Thinking about adding a little tint to your home or vehicle? Besides looking cool, tinted windows have a use and benefits. Here are some helpful facts for your pleasure.
A little about tint
There are different tints for different reasons. Some types offer heat reduction. Others offer simple privacy, while other tints are energy savers.
A tinted window can help control air conditioning costs in the summer and heating costs in the winter. This is because 75% of heat gain or loss during these seasons is from windows.
Remember to look at the window manufacturer’s restrictions as too much heat can increase stress and cause the window to break.
The Many Types of Tint
Let’s start with the solar control film. It is a thin, polyester-based film, usually scratch resistant. Some can be made out of several layers. The film is attached with adhesive to the interior of a window. One type of solar control tint blocks and absorbs its rays.
Some tinted windows are “shatter-resistant.” This type of film holds the glass together if smashed, protecting the interior from glass pieces and acting as a barrier.
Another type of tint reflects the sun’s rays. This film can have ceramic or metal embedded in the polyester. It is called reflective tint.
Tints can come in different colors and shade. You can choose from clear to opaque, bronze, steel or gray. Darker tints are excellent for privacy, where clear have less reflective qualities.
The sun has an effect on everything it touches; couches, curtains, photos and even floors. Ultraviolet light is the cause of these effects. With tinted windows, with an ultraviolet-ray-film, 99% of the rays would be blocked. This film would prevent any fading on your possessions. It will also prevent sunburns and other skin damage.

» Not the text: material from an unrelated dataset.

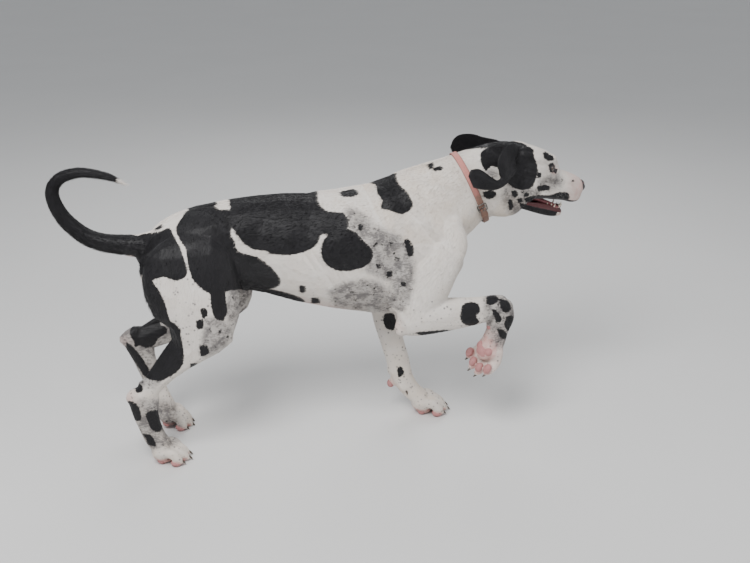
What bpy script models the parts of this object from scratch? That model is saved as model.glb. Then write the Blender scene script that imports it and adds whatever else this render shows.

Tinted windows can reduce glare. So, if your TV fit perfect in a certain spot, but light from a window creates a glare, a level of tint on the window can fix the problem.
Keeping the Tint Clean
If you want to clean your tinted windows, you can wash them with soapy water and a soft cloth. Paper towels work well too, but make sure the towels are soft and not scratchy. Spray foam glass cleaner can work too.
Try to avoid anything with ammonia, as the ammonia can react to certain chemicals in the tint. The reaction can cause blotches. Harsh chemicals, including ammonia, can also cause fading or peeling of the tint. Use gentle cleaners only, even homemade ones with NO ammonia. Vinegar is a gentle and handy, homemade tint cleaner. Newspapers, brown paper towels, scrapers and scrub pads should be avoided. They are too rough for your tinted windows. Contact a professional window cleaning company when in doubt.
Use very soft window cleaning tools, as tinted windows tend to scratch easier than regular windows.
A Note on Costs
Costs can vary widely depending on size of window, if it is for a home window or car and type of tint. There are do-it-yourself kits, and there are professionals. It is best to go to a professional to do the tint job because, especially with tinting, you get what you pay for. Often, a do-it-yourself job will need to be fixed or redone after a year or two.
As with any home or vehicle improvement, do some research before jumping into a new adventure. The knowledge is worth it!